In the final round, Stadler shot a 33 on the front had a six-shot lead with seven holes to play. He bogeyed four of those holes, including a three-putt from twenty feet (6 m) on the 72nd green to force a playoff with Pohl; the playoff began and ended at the tenth hole. Pohl carded two rounds of 67 on the weekend after two rounds of 75. In the sudden-death playoff, Stadler made a routine par and won the Masters when Pohl missed his six-foot par attempt.

This was the final year that players were required to use Augusta National club caddies. The practice was previously employed at the other majors and some PGA Tour events well into the 1970s; the U.S. Open first allowed the players to use their own caddies in 1976. The policy change at Augusta National was announced by chairman Hord Hardin in November 1982.

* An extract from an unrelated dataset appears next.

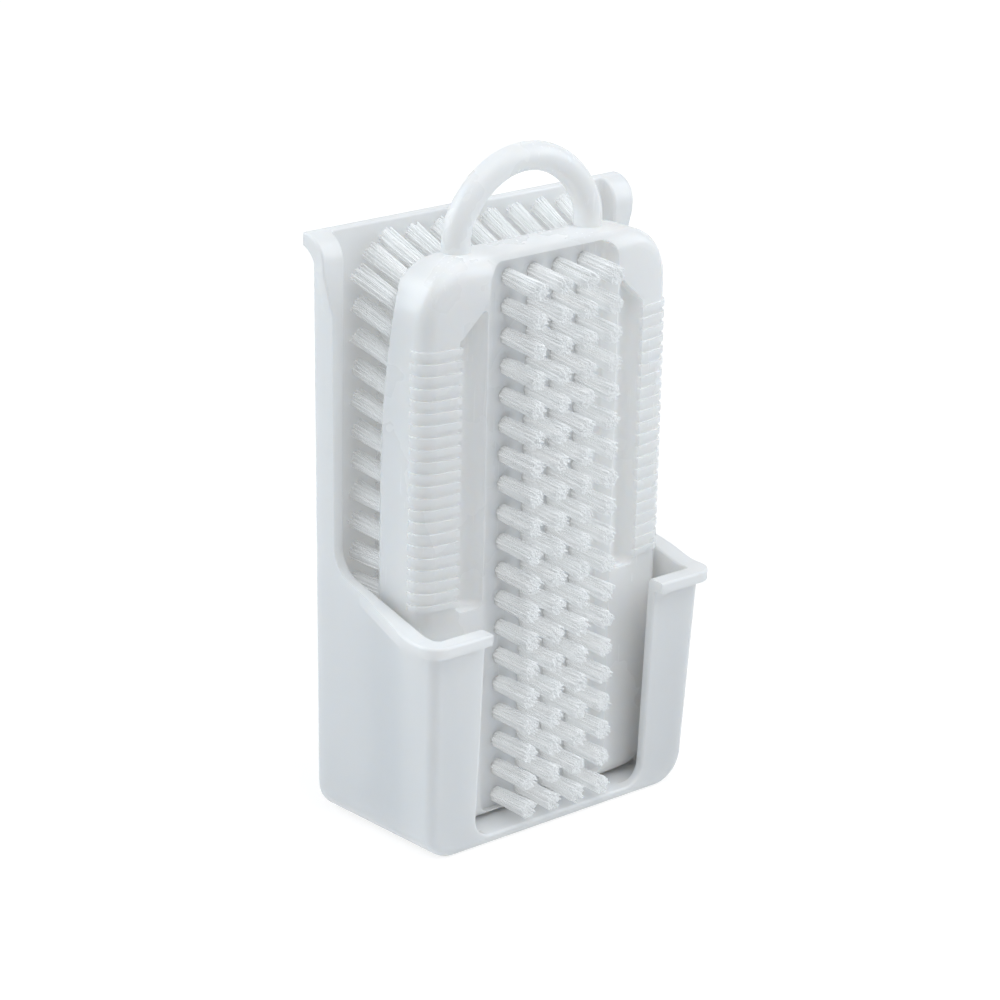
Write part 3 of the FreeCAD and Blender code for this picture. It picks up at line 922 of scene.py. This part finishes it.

It was the final Masters as a competitor for 1946 champion Herman Keiser, age 67, who withdrew in the first round.

Course

Field
1. Masters champions
Tommy Aaron, George Archer (8), Seve Ballesteros (3), Gay Brewer (8), Billy Casper, Charles Coody, Raymond Floyd (8,11,12), Doug Ford, Bob Goalby, Herman Keiser, Jack Nicklaus (2,3,4,8,9,10,12), Arnold Palmer, Gary Player (8), Sam Snead, Art Wall Jr., Tom Watson (3,8,11,12), Fuzzy Zoeller (10,11)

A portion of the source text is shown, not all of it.